Exercise goal: Output exactly the lines that run from the line containing "Continue the three.js" through the line containing "levels and wear.", with both ends included.

Start

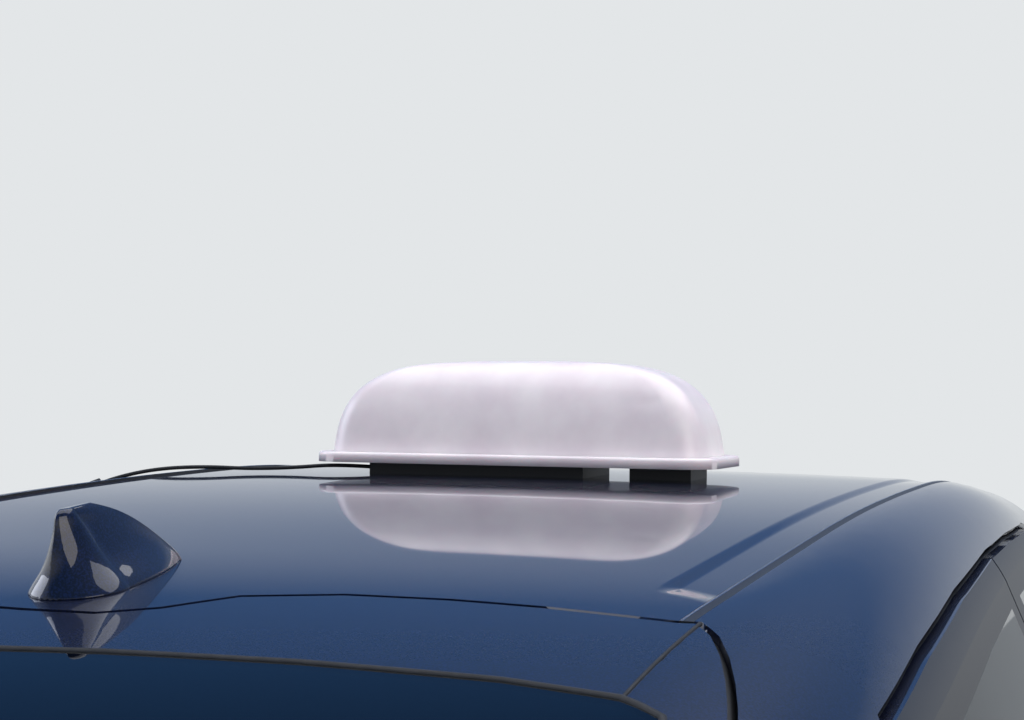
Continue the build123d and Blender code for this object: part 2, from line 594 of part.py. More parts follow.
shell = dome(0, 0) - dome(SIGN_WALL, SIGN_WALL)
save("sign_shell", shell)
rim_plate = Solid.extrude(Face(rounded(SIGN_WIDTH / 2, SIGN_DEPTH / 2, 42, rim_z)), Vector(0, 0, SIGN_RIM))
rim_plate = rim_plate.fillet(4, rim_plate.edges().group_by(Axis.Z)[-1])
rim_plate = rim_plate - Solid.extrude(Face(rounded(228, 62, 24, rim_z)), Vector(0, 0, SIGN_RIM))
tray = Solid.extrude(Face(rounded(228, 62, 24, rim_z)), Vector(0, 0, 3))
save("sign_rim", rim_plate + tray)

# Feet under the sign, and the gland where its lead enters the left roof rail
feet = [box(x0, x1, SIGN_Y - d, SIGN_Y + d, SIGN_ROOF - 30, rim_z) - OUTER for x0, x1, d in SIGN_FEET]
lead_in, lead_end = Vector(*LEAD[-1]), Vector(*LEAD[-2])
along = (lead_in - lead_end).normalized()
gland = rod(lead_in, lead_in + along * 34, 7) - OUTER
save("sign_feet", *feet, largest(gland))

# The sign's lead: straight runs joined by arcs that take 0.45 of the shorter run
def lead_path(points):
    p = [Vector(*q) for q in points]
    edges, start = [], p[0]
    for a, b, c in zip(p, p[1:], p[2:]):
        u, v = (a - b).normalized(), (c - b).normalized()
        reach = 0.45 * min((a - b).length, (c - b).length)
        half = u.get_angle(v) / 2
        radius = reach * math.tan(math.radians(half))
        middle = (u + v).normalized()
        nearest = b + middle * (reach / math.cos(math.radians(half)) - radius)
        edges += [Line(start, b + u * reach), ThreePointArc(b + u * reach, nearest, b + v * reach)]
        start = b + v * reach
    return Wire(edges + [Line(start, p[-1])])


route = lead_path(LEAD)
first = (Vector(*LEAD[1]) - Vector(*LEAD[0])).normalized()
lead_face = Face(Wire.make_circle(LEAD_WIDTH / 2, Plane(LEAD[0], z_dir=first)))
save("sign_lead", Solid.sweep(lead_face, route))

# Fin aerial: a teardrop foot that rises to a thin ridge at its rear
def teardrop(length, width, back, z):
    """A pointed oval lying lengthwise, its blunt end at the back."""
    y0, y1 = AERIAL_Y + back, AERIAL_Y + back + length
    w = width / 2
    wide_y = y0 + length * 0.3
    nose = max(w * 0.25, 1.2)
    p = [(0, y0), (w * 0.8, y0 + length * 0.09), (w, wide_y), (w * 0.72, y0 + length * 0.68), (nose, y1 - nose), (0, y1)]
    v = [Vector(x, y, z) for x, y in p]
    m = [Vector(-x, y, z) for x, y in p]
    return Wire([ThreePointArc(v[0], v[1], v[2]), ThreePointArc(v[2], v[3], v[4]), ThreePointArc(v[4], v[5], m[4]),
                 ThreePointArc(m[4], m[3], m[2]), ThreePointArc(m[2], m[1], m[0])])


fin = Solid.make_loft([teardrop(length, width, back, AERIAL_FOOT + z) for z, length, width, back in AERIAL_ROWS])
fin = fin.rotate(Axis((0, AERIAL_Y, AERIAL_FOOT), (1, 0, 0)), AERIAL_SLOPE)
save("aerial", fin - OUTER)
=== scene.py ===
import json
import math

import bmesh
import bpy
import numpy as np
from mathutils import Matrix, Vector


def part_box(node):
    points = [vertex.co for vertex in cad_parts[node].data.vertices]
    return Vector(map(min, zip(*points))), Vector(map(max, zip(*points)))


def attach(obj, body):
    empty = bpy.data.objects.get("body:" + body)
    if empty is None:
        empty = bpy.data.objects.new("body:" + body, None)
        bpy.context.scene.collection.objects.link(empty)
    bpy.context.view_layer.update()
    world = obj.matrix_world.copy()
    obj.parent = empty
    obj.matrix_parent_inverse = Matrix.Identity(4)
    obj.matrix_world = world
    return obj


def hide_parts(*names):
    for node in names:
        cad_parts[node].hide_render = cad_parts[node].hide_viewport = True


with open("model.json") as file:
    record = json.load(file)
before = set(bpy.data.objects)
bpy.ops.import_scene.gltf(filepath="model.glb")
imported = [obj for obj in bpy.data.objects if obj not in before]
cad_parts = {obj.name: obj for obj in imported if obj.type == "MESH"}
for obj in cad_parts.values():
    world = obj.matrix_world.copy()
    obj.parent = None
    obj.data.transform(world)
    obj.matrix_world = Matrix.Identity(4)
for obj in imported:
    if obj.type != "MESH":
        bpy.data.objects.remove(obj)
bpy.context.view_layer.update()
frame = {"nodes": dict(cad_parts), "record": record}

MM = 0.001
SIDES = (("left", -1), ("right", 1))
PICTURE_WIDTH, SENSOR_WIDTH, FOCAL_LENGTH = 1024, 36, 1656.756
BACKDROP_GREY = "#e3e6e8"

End
Start

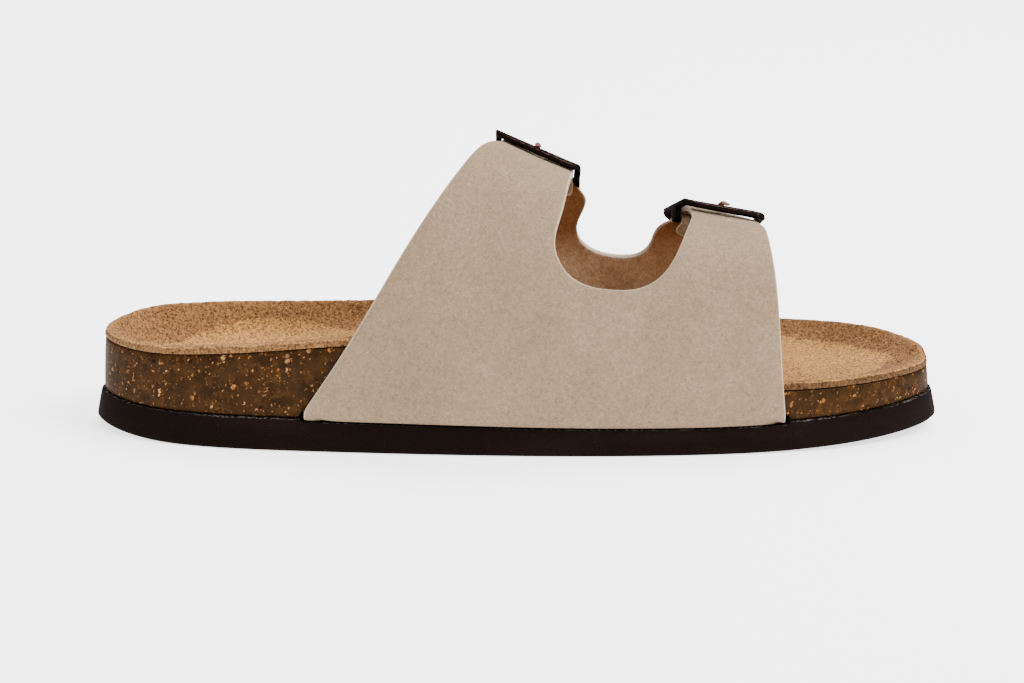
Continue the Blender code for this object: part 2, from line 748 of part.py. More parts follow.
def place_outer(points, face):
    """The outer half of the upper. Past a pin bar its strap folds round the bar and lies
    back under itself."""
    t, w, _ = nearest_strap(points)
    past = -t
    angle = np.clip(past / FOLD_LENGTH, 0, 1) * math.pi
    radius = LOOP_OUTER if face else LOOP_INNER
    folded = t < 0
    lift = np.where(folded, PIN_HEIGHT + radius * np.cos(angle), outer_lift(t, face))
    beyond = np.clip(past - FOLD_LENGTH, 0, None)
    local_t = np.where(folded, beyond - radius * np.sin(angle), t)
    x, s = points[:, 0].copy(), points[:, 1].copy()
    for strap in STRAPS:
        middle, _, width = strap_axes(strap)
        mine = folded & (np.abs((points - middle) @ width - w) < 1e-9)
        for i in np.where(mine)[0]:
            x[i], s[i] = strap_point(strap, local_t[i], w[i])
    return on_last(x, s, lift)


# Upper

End
Start

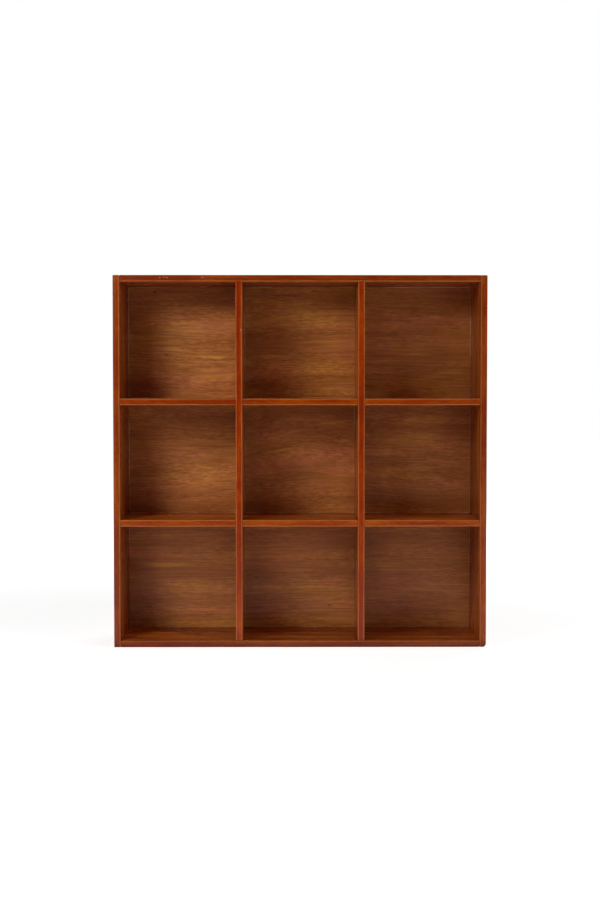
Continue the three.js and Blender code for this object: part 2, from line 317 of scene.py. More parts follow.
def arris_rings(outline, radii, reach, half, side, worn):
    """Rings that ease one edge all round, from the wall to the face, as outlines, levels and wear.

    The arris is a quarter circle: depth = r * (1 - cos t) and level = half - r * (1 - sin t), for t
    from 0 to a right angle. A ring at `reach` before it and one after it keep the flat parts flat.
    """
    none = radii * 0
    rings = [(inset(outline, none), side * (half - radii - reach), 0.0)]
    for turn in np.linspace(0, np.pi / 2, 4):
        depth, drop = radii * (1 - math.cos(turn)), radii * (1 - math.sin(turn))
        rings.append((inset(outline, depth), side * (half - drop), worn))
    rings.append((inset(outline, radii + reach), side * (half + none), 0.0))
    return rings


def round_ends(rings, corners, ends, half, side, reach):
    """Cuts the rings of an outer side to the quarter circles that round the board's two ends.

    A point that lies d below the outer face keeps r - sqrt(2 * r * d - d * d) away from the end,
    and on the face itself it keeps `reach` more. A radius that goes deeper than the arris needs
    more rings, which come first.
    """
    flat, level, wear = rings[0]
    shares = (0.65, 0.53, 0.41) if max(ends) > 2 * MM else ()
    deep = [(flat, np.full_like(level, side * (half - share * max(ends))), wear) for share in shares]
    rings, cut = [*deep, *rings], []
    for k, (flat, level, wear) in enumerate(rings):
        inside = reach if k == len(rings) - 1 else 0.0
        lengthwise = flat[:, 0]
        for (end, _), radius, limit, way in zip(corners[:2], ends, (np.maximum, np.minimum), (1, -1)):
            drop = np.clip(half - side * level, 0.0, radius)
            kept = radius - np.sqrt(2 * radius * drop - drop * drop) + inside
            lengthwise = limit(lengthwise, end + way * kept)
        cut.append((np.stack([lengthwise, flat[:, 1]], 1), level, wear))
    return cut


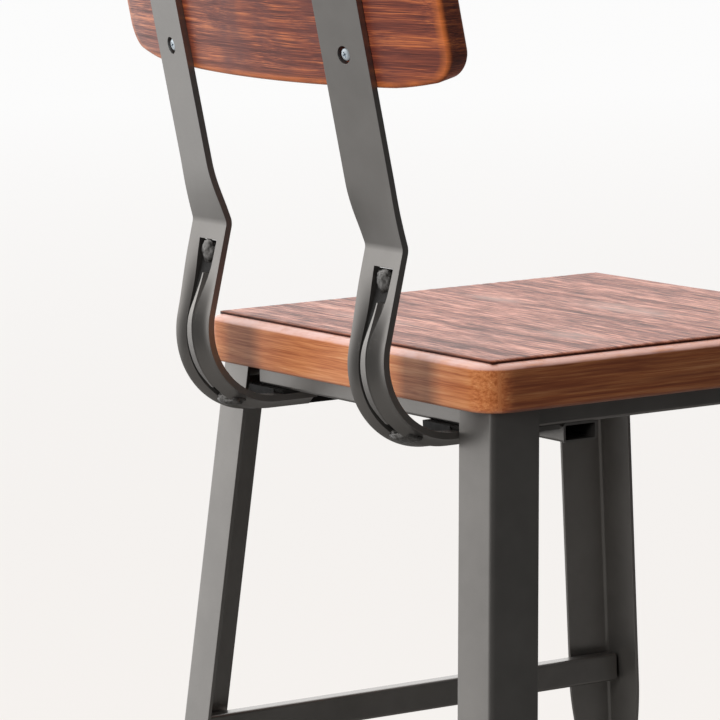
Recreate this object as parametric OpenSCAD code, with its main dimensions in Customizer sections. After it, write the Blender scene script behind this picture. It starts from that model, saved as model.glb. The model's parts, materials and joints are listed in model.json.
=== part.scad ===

End

Result of this exercise:
Continue the three.js and Blender code for this object: part 2, from line 317 of scene.py. More parts follow.
def arris_rings(outline, radii, reach, half, side, worn):
    """Rings that ease one edge all round, from the wall to the face, as outlines, levels and wear.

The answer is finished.